In the end, Jesus is completely and utterly unique. He is unlike any other god - He never runs out of grace. "He is a God who cares," Moore asserted. "He's not a God who is irritated by their continual requests for forgiveness or preoccupied with other things when He is needed the most. He is there. He is open to our cries, and he listens to us. He has grace for us. He doesn't simply tolerate our need for second and third chances; he doesn't begrudgingly make a way for our repentance. Instead, he takes pleasure in helping us 'turn our hearts back again.' He will move mountains and call down fire and trust us one more time, even when our track record would make any sensible person do the opposite. God is not skeptical. God believes in us, and grace His way of demonstrating it. God will not be defined by His anger toward us but rather by His kindness toward us. He's more kind than we ever imagined Him to be."

DIRTY HANDS LIKE CHRIST
Grace is not just a God-thing - it is meant to be received as well as given.

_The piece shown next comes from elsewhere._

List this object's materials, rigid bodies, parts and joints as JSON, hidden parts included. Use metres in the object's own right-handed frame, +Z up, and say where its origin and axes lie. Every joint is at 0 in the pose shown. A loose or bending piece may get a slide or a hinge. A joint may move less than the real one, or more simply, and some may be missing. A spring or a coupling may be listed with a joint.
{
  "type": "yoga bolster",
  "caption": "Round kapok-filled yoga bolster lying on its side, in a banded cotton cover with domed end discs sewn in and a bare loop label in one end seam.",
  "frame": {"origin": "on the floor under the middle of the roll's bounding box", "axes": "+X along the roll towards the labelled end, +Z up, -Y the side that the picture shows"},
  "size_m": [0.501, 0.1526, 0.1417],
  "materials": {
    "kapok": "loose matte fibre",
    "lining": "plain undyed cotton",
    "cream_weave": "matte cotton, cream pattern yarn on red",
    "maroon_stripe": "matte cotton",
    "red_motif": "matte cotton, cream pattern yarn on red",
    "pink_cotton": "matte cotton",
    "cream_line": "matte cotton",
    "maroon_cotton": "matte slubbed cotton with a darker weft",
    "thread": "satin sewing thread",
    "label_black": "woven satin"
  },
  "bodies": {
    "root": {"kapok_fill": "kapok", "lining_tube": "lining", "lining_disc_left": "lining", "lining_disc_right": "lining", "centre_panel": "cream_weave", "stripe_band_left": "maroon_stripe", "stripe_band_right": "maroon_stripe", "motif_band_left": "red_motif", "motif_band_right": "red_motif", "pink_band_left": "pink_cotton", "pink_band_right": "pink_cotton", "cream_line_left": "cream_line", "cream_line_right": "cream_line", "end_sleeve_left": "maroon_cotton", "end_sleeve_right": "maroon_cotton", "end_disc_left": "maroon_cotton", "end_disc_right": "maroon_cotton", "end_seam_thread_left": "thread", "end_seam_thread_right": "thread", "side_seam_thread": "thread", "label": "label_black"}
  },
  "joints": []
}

Grace, Moore argues, should make people and the world a better place. "It's our responsibility as God's children to live as people of grace in a world that desperately needs what it doesn't always accept," says Moore. Moore reminds us that Jesus was kind and liberal with his grace to a world of people whom society believed were the least deserving of it. "The Bible teaches us that God came to us in Jesus to 'demonstrate his own love for us' (Romans 5:8)," Moore said. "He didn't expect us to climb up to him. He climbed down to us. He got his hands dirty so that we could have our hearts cleaned. And by that example, he taught us a great deal about God's character. By studying Jesus' life, we find hints about God's heart - and therefore we find hints about how we should go about living our own lives."

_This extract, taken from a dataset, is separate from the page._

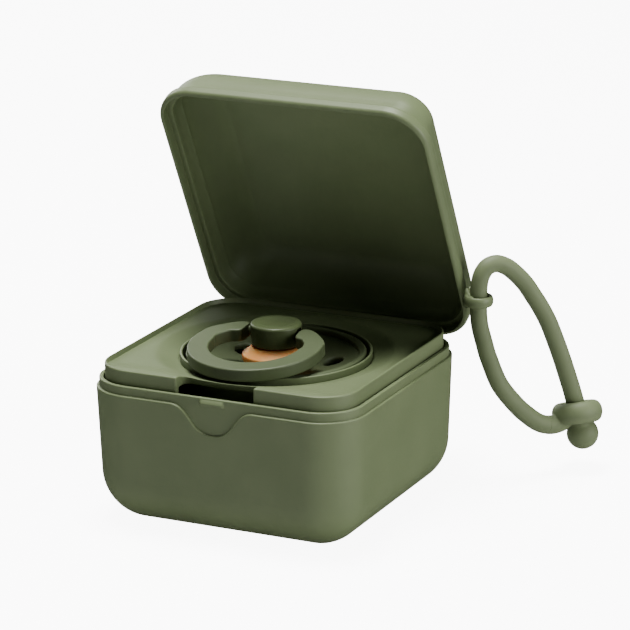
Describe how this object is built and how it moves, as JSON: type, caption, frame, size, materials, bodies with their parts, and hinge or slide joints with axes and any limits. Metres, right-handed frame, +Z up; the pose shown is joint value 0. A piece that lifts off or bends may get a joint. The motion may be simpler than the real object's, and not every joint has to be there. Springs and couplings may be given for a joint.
{
  "type": "pacifier box",
  "caption": "Square-round hinged plastic box with a lift-out dished tray that holds a pacifier with a folding ring handle, and a silicone strap looped through a side eyelet.",
  "frame": {"origin": "centre of the base's flat underside, on the surface that the box stands on", "axes": "+Z up; +X to the right as seen from the front, towards the side that has the strap; +Y to the back, where the hinge is"},
  "size_m": [0.1006, 0.0916, 0.1001],
  "materials": {
    "sage_plastic": "satin moulded polypropylene, sage green",
    "dark_sage_plastic": "satin moulded polypropylene, a shade darker",
    "amber_latex": "soft natural latex, amber",
    "sage_silicone": "matte silicone rubber, sage green"
  },
  "bodies": {
    "base": {"base_shell": "sage_plastic", "hinge_pin": "sage_plastic"},
    "lid": {"lid_shell": "sage_plastic"},
    "tray": {"tray": "sage_plastic"},
    "pacifier": {"pacifier_shield": "sage_plastic", "pacifier_nipple": "amber_latex", "pacifier_knob": "dark_sage_plastic"},
    "handle": {"pacifier_handle": "sage_plastic"},
    "strap": {"strap_upper": "sage_silicone", "strap_lower": "sage_silicone", "strap_ring": "sage_silicone", "strap_ball": "sage_silicone"}
  },
  "joints": [
    {"name": "lid_hinge", "type": "hinge", "parent": "base", "child": "lid", "pos_m": [0, 0.03684, 0.03254], "axis": [-1, 0, 0], "range_deg": [-63.25, 36.75]},
    {"name": "tray_lift", "type": "slide", "parent": "base", "child": "tray", "axis": [0, 0, 1], "range_m": [0, 0.02]},
    {"name": "pacifier_lift", "type": "slide", "parent": "tray", "child": "pacifier", "axis": [0, 0, 1], "range_m": [0, 0.03]},
    {"name": "handle_fold", "type": "hinge", "parent": "pacifier", "child": "handle", "pos_m": [0, 0, 0.04235], "axis": [-1, 0, 0], "range_deg": [0, 168]},
    {"name": "strap_swivel", "type": "hinge", "parent": "lid", "child": "strap", "pos_m": [0.03975, 0.03101, 0.04617], "axis": [0, 0, 1], "range_deg": [-75, 10]}
  ]
}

According to Moore, we live in a grace-starved world. "Our faith," he explained, "is a lived-out faith that demand the abundant distribution of love and grace to others. Jesus talked about this all the time. And, in fact, he talked of our acts of compassion as ways in which we worship God...He said that what we have done for one of the least of these has really been for Him...Our acts of compassion toward others are, in actuality, offerings of worship to God." And He is worthy of our worship. In fact, he mentioned, "He should be worshiped more."
As Christians, we are called to be servants. That is actually why we are saved. "Jesus saved us to serve, not to be served," Moore asserted. And Jesus is our example. "Jesus came to serve the world, even if it meant death...Grace is generous, but it isn't free. It will always cost you something when you decide to give - whether or not you receive anything in return." That means that we too will get dirty like God. There are plenty of people who need grace. And in a world of a billion Christians," Moore remarked, "there should never be a moment on the planet when hurting people feel orphaned by God. Jesus is asking us to join Him in the trenches." Will you join?